Reed Jobs, the eldest son of Apple co-founder Steve Jobs and philanthropist Laurene Powell Jobs, is making his public debut. According to the New York Times‘ Dealbook, the 31-year-old is starting Yosemite, a venture capital firm that will invest in novel cancer cures. After his father died from pancreatic cancer complications in 2011, he was inspired to launch the foundation, he told the publication.
“My father got diagnosed with cancer when I was 12,” Mr. Jobs told DealBook in his first interview with a news organization. This led him to begin focusing on oncology, starting with a summer internship at Stanford when he was 15, he revealed.
According to the New York Times, Yosemite – named after the national park where his parents got married – has so far raised $200 million in funding from medical institutions such as Memorial Sloan Kettering Cancer Center, The Rockefeller University, and M.I.T, as well as venture capitalist John Doerr.
Reed Jobs’ latest endeavor will expand on his prior work as a managing director at the Emerson Collective, his mother’s mission-driven firm. The company will use a dual structure model of a for-profit corporation and a donor-advised fund to distribute grants to scientists, who will then use the monies for research before returning to Yosemite for venture capital.

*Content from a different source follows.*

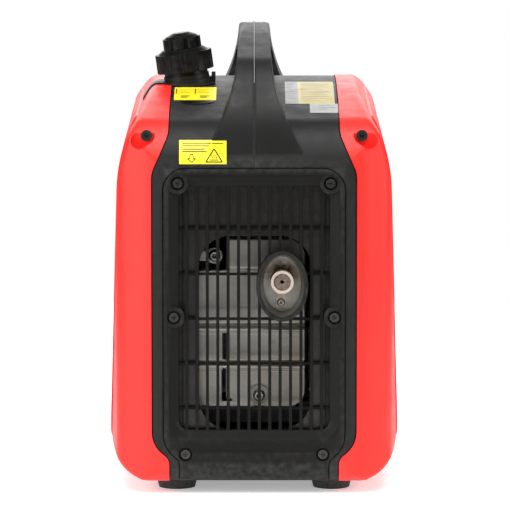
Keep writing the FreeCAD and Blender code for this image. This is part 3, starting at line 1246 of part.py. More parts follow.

According to the Times, Mr. Reed Jobs stated that his new role at Apple will assist scientists in developing and focusing their research. “I had never ever wanted to be a venture capitalist,” he said. “But I realized that when you’re actually incubating something and putting it together, you can make a tremendous difference in what assets are part of that, what direction it’s going to take, and what the scientific focus is going to be,” the 31-year-old added.